Fecho os olhos outra vez. Vejo ainda as longas árvores, ramos atirados de encontro ao céu; vejo ainda as crianças, sorriem e olham-me com a mesma curiosidade com eu as olho a elas; vejo ainda os vegetais sobre tabuleiros no Mercado de Bandim, baldes de requeijão, montes de roupas usadas noutros países, montes de sapatos em segunda mão, segundo pé; vejo ainda um rapaz sentado no chão, a fazer pequenos cartuchos com papéis coloridos e, depois, a juntá-los numa coroa funerária de papel; vejo ainda o meletcho, gigante de andas; vejo ainda as estradas de terra, os carros a subirem e a descerem os buracos das estradas de terra que cobrem a cidade.

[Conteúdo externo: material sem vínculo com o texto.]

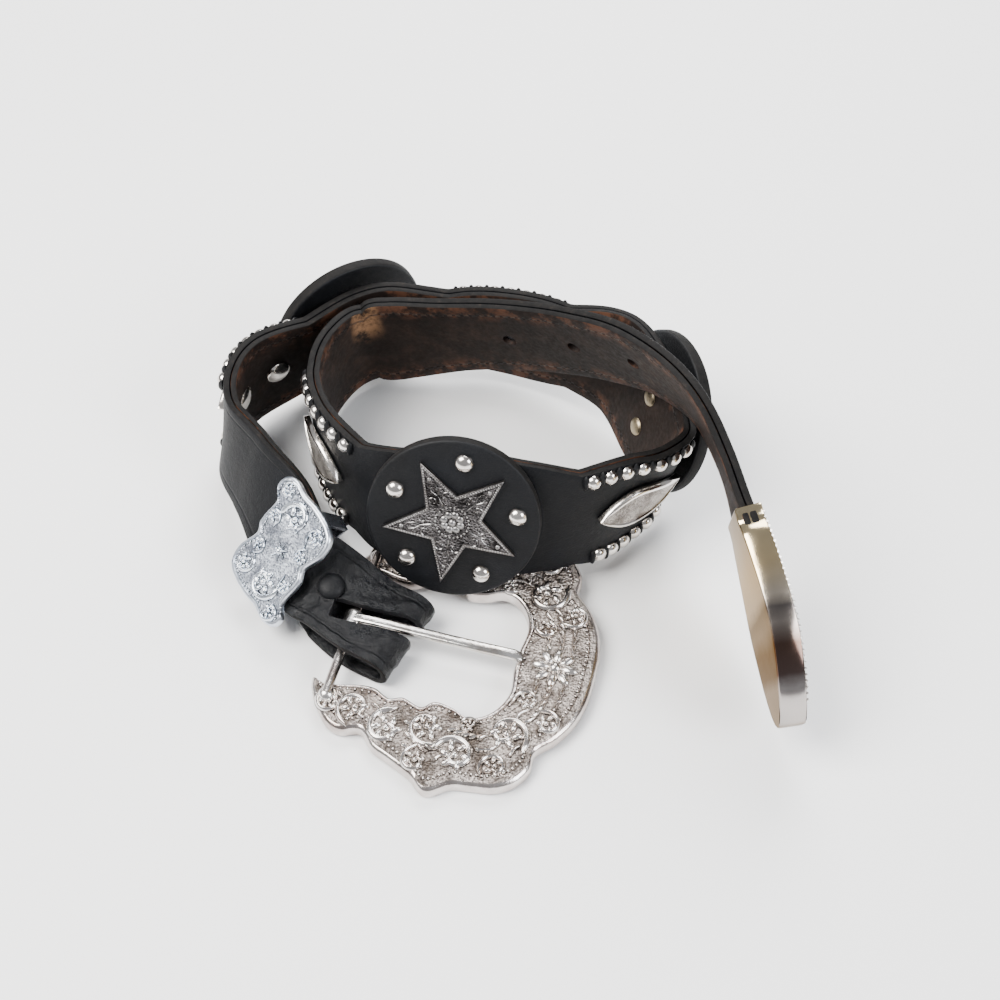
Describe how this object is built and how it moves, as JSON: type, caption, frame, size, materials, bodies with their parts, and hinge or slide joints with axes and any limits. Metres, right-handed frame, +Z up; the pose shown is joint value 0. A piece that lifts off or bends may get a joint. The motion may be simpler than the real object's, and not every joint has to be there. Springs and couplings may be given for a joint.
{
  "type": "concho belt",
  "caption": "Scalloped two-layer leather concho belt with star discs, nailheads and a silver buckle set, curled on its edge with the buckle open in front.",
  "frame": {"origin": "middle of the underside of the whole part's box, on the floor that the belt stands on", "axes": "+Z up, +Y away from the buckle to the back of the curl, +X to the right with the buckle in front"},
  "size_m": [0.1722, 0.1758, 0.0743],
  "materials": {
    "leather": "satin, nearly black",
    "lining": "matt, brown",
    "silver": "polished, engraved",
    "antiqued": "antiqued",
    "nickel": "polished",
    "brass": "satin"
  },
  "bodies": {
    "belt": {"strap_leather": "leather", "strap_lining": "lining", "concho_disc_1": "leather", "concho_star_1": "antiqued", "spot_1_1": "nickel", "spot_1_2": "nickel", "spot_1_3": "nickel", "spot_1_4": "nickel", "spot_1_5": "nickel", "concho_disc_2": "leather", "concho_star_2": "antiqued", "spot_2_1": "nickel", "spot_2_2": "nickel", "spot_2_3": "nickel", "spot_2_4": "nickel", "spot_2_5": "nickel", "concho_disc_3": "leather", "concho_star_3": "antiqued", "spot_3_1": "nickel", "spot_3_2": "nickel", "spot_3_3": "nickel", "spot_3_4": "nickel", "spot_3_5": "nickel", "lozenge_1": "silver", "stud_row_1_upper": "nickel", "stud_row_1_lower": "nickel", "lozenge_2": "silver", "stud_row_2_upper": "nickel", "stud_row_2_lower": "nickel", "lozenge_3": "silver", "stud_row_3_upper": "nickel", "stud_row_3_lower": "nickel", "lozenge_4": "silver", "stud_row_4_upper": "nickel", "stud_row_4_lower": "nickel", "rivet_disc_1_upper": "brass", "rivet_disc_1_lower": "brass", "rivet_disc_2_upper": "brass", "rivet_disc_2_lower": "brass", "rivet_disc_3_upper": "brass", "rivet_disc_3_lower": "brass", "rivet_lozenge_1_first": "silver", "rivet_lozenge_1_second": "silver", "rivet_lozenge_2_first": "silver", "rivet_lozenge_2_second": "silver", "rivet_lozenge_3_first": "silver", "rivet_lozenge_3_second": "silver", "rivet_lozenge_4_first": "silver", "rivet_lozenge_4_second": "silver", "cap_rivet": "leather", "buckle_frame": "silver", "keeper": "silver", "strap_tip": "silver"},
    "tongue": {"buckle_tongue": "silver"}
  },
  "joints": [
    {"name": "tongue_hinge", "type": "hinge", "parent": "belt", "child": "tongue", "pos_m": [-0.03948, -0.0339, 0.00771], "axis": [-0.2502, -0.9676, -0.0349], "range_deg": [0, 100]}
  ]
}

É de noite, acredito que deveria adormecer agora, mas não consigo apagar Bissau da vista, descolá-la da pele. Na ponta dos meus sentidos, é ainda de dia, treme ainda o sol, é incandescente, abrasador e, aos poucos, desorientado, deixo de saber se tenho os olhos abertos ou fechados, se vejo para fora ou para dentro.